▶ TASK OBJECTIVE
Determine the number of lines in the data that include the word "bodies", and write only that number.

+++ PROVIDED MATERIAL +++

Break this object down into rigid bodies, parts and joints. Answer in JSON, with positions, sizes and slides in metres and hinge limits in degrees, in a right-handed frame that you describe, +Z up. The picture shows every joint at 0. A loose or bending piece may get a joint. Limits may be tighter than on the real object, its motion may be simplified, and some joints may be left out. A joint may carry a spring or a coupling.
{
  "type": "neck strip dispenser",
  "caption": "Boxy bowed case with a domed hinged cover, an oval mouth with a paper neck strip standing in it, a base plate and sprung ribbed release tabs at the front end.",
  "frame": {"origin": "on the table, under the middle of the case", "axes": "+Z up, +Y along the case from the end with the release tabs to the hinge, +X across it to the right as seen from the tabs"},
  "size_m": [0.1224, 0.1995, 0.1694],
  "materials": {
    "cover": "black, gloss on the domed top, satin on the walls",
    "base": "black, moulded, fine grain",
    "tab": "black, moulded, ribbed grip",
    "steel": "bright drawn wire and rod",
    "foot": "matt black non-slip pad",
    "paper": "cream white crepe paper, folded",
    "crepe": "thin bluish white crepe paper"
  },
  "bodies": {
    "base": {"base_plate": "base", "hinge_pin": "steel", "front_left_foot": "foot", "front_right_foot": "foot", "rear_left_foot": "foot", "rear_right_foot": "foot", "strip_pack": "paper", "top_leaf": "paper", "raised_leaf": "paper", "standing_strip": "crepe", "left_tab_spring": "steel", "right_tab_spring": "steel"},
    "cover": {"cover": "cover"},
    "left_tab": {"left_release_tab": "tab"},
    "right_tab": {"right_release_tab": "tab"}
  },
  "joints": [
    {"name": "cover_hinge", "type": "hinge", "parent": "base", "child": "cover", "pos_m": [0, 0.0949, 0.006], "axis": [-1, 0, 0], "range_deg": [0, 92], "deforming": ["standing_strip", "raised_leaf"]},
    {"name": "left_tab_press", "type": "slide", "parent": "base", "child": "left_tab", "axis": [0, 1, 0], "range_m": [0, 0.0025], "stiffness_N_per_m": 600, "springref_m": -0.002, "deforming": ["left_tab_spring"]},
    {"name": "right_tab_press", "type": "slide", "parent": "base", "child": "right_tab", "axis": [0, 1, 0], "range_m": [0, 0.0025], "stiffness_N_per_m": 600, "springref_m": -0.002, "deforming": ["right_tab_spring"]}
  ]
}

+++

▶ COMPLETED EXERCISE
2